▶ _MATERIALS PROVIDED_
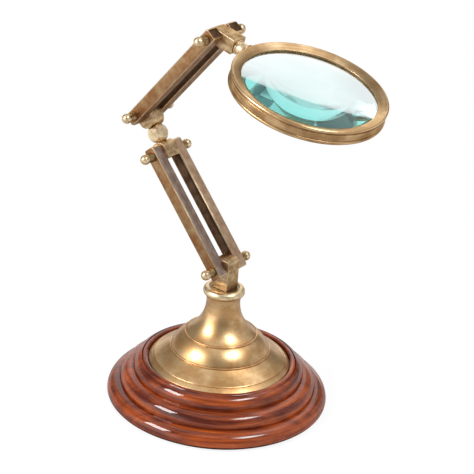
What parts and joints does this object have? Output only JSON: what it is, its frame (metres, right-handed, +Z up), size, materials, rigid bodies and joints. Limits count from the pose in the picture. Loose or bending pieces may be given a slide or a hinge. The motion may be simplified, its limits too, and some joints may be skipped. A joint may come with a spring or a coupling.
{
  "type": "table magnifier",
  "caption": "Table magnifier: a lens in a brass ring on a jointed brass arm that tilts, swivels and turns on a bell and a stepped round wooden base.",
  "frame": {"origin": "centre of the underside of the felt pad, on the table", "axes": "+Z up, +X level in the plane that the arm folds in, towards the side that the lens reaches out to, +Y along the pins of the arm"},
  "size_m": [0.1691, 0.14, 0.2407],
  "materials": {
    "felt": "matte felt",
    "wood": "glossy lacquer",
    "satin_brass": "satin, lightly aged",
    "polished_brass": "polished",
    "bar_brass": "brushed with reddish tarnish",
    "block_brass": "brushed",
    "ring_brass": "brushed",
    "steel": "plain",
    "lens_glass": "clear, faintly aqua"
  },
  "bodies": {
    "base": {"felt_pad": "felt", "wood_base": "wood", "bell": "satin_brass", "collar": "polished_brass", "rod_washer": "steel"},
    "post": {"post": "block_brass", "draw_rod": "steel", "rod_nut": "steel"},
    "lower_arm": {"lower_bar_left": "bar_brass", "lower_bar_right": "bar_brass", "post_pin": "steel", "elbow_lower_pin": "steel", "post_nut_left": "polished_brass", "post_nut_right": "polished_brass", "elbow_lower_nut_left": "polished_brass", "elbow_lower_nut_right": "polished_brass"},
    "elbow_lower": {"elbow_lower_block": "block_brass", "elbow_ball": "polished_brass", "elbow_stud": "steel"},
    "elbow_upper": {"elbow_upper_block": "block_brass"},
    "upper_arm": {"upper_bar_left": "bar_brass", "upper_bar_right": "bar_brass", "elbow_upper_pin": "steel", "head_pin": "steel", "elbow_upper_nut_left": "polished_brass", "elbow_upper_nut_right": "polished_brass", "head_nut_left": "polished_brass", "head_nut_right": "polished_brass"},
    "head": {"head_block": "block_brass"},
    "lens_group": {"lens_stem": "ring_brass", "lens_ring": "ring_brass", "lens": "lens_glass", "retaining_ring": "ring_brass"}
  },
  "joints": [
    {"name": "post_turn", "type": "hinge", "parent": "base", "child": "post", "pos_m": [0, 0, 0.0766], "axis": [0, 0, 1], "continuous": true},
    {"name": "lower_arm_tilt", "type": "hinge", "parent": "post", "child": "lower_arm", "pos_m": [0, 0, 0.0911], "axis": [0, 1, 0], "range_deg": [-85, 85]},
    {"name": "elbow_tilt", "type": "hinge", "parent": "lower_arm", "child": "elbow_lower", "pos_m": [-0.05174, 0, 0.15146], "axis": [0, -1, 0], "range_deg": [-68, 160]},
    {"name": "elbow_swivel", "type": "hinge", "parent": "elbow_lower", "child": "elbow_upper", "pos_m": [-0.05174, 0, 0.15146], "axis": [-0.585, 0, 0.8111], "continuous": true},
    {"name": "upper_arm_tilt", "type": "hinge", "parent": "elbow_upper", "child": "upper_arm", "pos_m": [-0.06776, 0, 0.17369], "axis": [0, -1, 0], "range_deg": [-60, 230]},
    {"name": "head_tilt", "type": "hinge", "parent": "upper_arm", "child": "head", "pos_m": [-0.01666, 0, 0.23459], "axis": [0, 1, 0], "range_deg": [-190, 70]},
    {"name": "lens_swivel", "type": "hinge", "parent": "head", "child": "lens_group", "pos_m": [-0.01666, 0, 0.23459], "axis": [0.965, 0, -0.2622], "continuous": true}
  ]
}
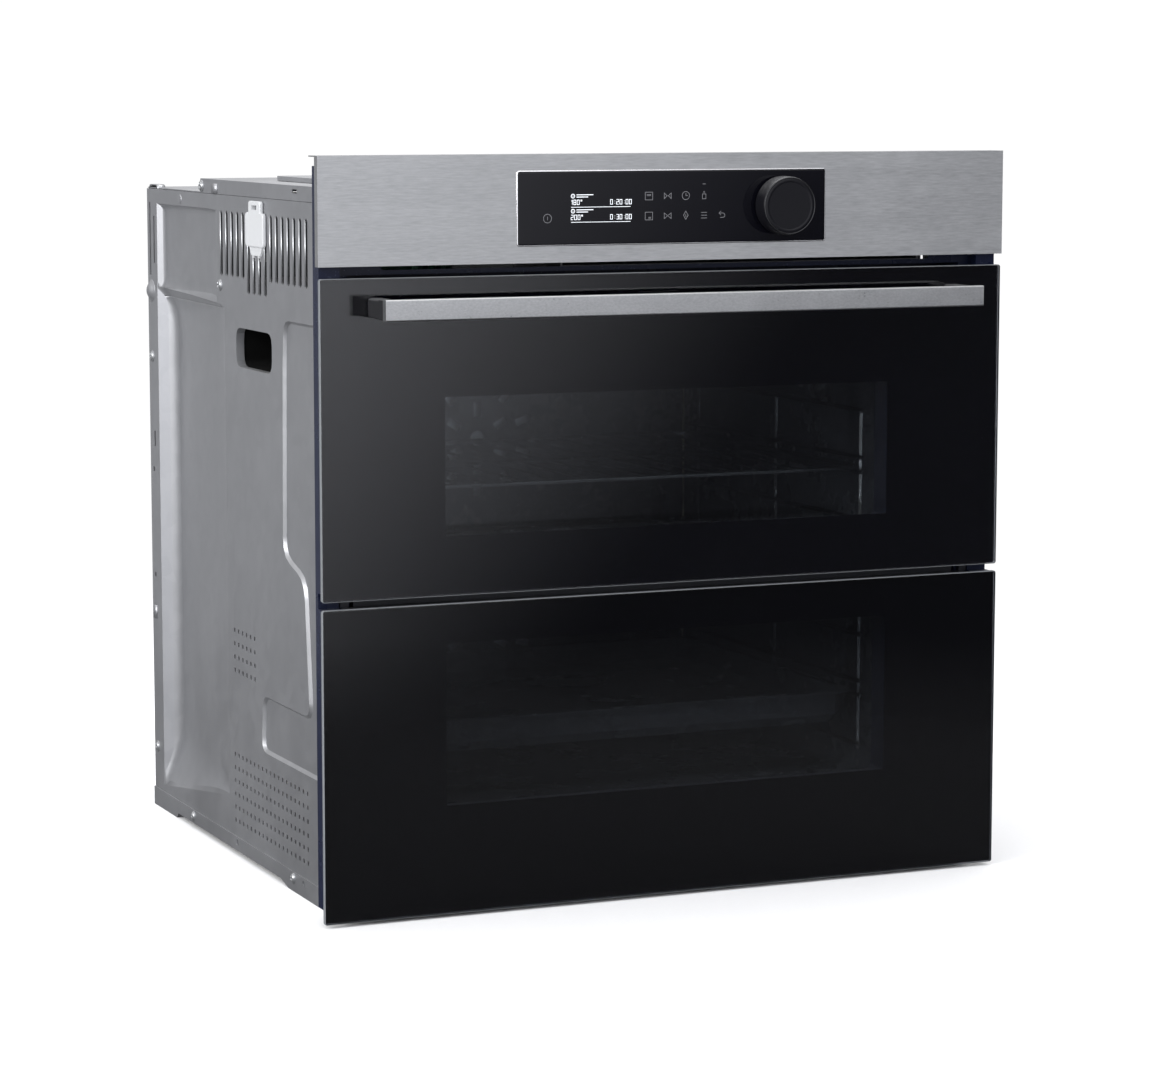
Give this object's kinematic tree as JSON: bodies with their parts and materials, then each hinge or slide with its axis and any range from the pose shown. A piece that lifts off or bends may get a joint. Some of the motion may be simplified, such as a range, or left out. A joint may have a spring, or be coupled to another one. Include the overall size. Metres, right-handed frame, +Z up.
{
  "type": "wall oven",
  "caption": "Built-in electric oven with a two-part drop-down door, handle with release lever, rotary knob, divided cavity with racks, fans and heaters in a sheet-metal chassis",
  "frame": {"origin": "centre of the bounding box seen from above, at the underside of the base's feet", "axes": "+X to the right seen from the front, +Y from the front into the cabinet, +Z up"},
  "size_m": [0.596, 0.611, 0.599],
  "materials": {
    "galvanised_sheet": "satin",
    "navy_enamel": "gloss",
    "grey_enamel": "gloss",
    "mineral_wool": "matte",
    "brushed_front_steel": "brushed",
    "machine_steel": "satin",
    "zinc_steel": "satin",
    "chrome_wire": "polished",
    "heater_sheath": "matte",
    "fan_aluminium": "satin",
    "black_glass": "polished",
    "clear_glass": "polished",
    "black_plastic": "matte",
    "knob_plastic": "satin",
    "white_plastic": "satin",
    "circuit_board": "satin",
    "silicone": "matte"
  },
  "bodies": {
    "chassis": {"side_panel_left": "galvanised_sheet", "side_panel_right": "galvanised_sheet", "base_plate": "galvanised_sheet", "back_cover": "galvanised_sheet", "top_plate": "galvanised_sheet", "control_box_cover": "galvanised_sheet", "air_duct": "galvanised_sheet", "partition_plate": "galvanised_sheet", "cooling_fan_housing": "galvanised_sheet", "front_frame": "navy_enamel", "cavity_liner": "grey_enamel", "fan_cover": "grey_enamel", "divider_plate": "grey_enamel", "baking_tray": "grey_enamel", "insulation_blanket": "mineral_wool", "control_panel": "brushed_front_steel", "fan_motor_upper": "machine_steel", "fan_motor_lower": "machine_steel", "cooling_motor": "machine_steel", "lamp_holder": "machine_steel", "knob_encoder": "machine_steel", "hinge_receiver_left": "zinc_steel", "hinge_receiver_right": "zinc_steel", "hinge_arm_left": "zinc_steel", "hinge_arm_right": "zinc_steel", "side_rack_left": "chrome_wire", "side_rack_right": "chrome_wire", "wire_rack": "chrome_wire", "ring_heater_upper": "heater_sheath", "ring_heater_lower": "heater_sheath", "grill_element": "heater_sheath", "bottom_element": "heater_sheath", "control_glass": "black_glass", "lamp_glass": "clear_glass", "display_module": "black_plastic", "terminal_block": "black_plastic", "side_clip_left": "white_plastic", "control_board": "circuit_board", "power_board": "circuit_board", "door_gasket": "silicone"},
    "upper_fan": {"convection_fan_upper": "fan_aluminium"},
    "lower_fan": {"convection_fan_lower": "fan_aluminium"},
    "blower_wheel": {"cooling_fan": "black_plastic"},
    "encoder": {"encoder_shaft": "machine_steel"},
    "dial": {"knob": "knob_plastic"},
    "lower_door": {"lower_door_glass": "black_glass", "lower_door_frame": "navy_enamel", "lower_inner_glass": "clear_glass", "hinge_case_left": "zinc_steel", "hinge_case_right": "zinc_steel", "split_pin_left": "zinc_steel", "split_pin_right": "zinc_steel"},
    "upper_door": {"upper_door_glass": "black_glass", "upper_door_frame": "navy_enamel", "upper_inner_glass": "clear_glass", "handle_bar": "brushed_front_steel", "handle_carrier": "black_plastic"},
    "lever": {"handle_lever": "black_plastic"},
    "latch_left": {"latch_hook_left": "zinc_steel"},
    "latch_right": {"latch_hook_right": "zinc_steel"}
  },
  "joints": [
    {"name": "lower_door_hinge", "type": "hinge", "parent": "chassis", "child": "lower_door", "pos_m": [0, -0.2515, 0.016], "axis": [1, 0, 0], "range_deg": [0, 90], "stiffness_Nm_per_rad": 8, "springref_deg": -20.05},
    {"name": "upper_door_hinge", "type": "hinge", "parent": "lower_door", "child": "upper_door", "pos_m": [0, -0.255, 0.2615], "axis": [1, 0, 0], "range_deg": [0, 90], "stiffness_Nm_per_rad": 4, "springref_deg": -20.05},
    {"name": "handle_lever_pull", "type": "slide", "parent": "upper_door", "child": "lever", "axis": [0, -1, 0], "range_m": [0, 0.004]},
    {"name": "latch_left_lift", "type": "slide", "parent": "upper_door", "child": "latch_left", "axis": [0, 0, 1], "range_m": [0, 0.004], "stiffness_N_per_m": 300, "springref_m": -0.003},
    {"name": "latch_right_lift", "type": "slide", "parent": "upper_door", "child": "latch_right", "axis": [0, 0, 1], "range_m": [0, 0.004]},
    {"name": "knob_press", "type": "slide", "parent": "chassis", "child": "encoder", "axis": [0, 1, 0], "range_m": [0, 0.0015], "stiffness_N_per_m": 400, "springref_m": -0.001},
    {"name": "knob_turn", "type": "hinge", "parent": "encoder", "child": "dial", "pos_m": [0.0925, -0.2735, 0.557], "axis": [0, 1, 0], "continuous": true},
    {"name": "upper_fan_spin", "type": "hinge", "parent": "chassis", "child": "upper_fan", "pos_m": [0, 0.1765, 0.335], "axis": [0, 1, 0], "continuous": true},
    {"name": "lower_fan_spin", "type": "hinge", "parent": "chassis", "child": "lower_fan", "pos_m": [0, 0.1765, 0.16], "axis": [0, 1, 0], "continuous": true},
    {"name": "cooling_fan_spin", "type": "hinge", "parent": "chassis", "child": "blower_wheel", "pos_m": [0.06, 0.0365, 0.505], "axis": [0, 0, 1], "continuous": true}
  ],
  "couplings": [
    {"joint": "handle_lever_pull", "follows": "latch_left_lift", "ratio": 1},
    {"joint": "latch_right_lift", "follows": "latch_left_lift", "ratio": 1}
  ]
}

▶ _PROBLEM_
Copy each line containing the word "object" from the data.

▶ _COMPLETE RESPONSE_
What parts and joints does this object have? Output only JSON: what it is, its frame (metres, right-handed, +Z up), size, materials, rigid bodies and joints. Limits count from the pose in the picture. Loose or bending pieces may be given a slide or a hinge. The motion may be simplified, its limits too, and some joints may be skipped. A joint may come with a spring or a coupling.
Give this object's kinematic tree as JSON: bodies with their parts and materials, then each hinge or slide with its axis and any range from the pose shown. A piece that lifts off or bends may get a joint. Some of the motion may be simplified, such as a range, or left out. A joint may have a spring, or be coupled to another one. Include the overall size. Metres, right-handed frame, +Z up.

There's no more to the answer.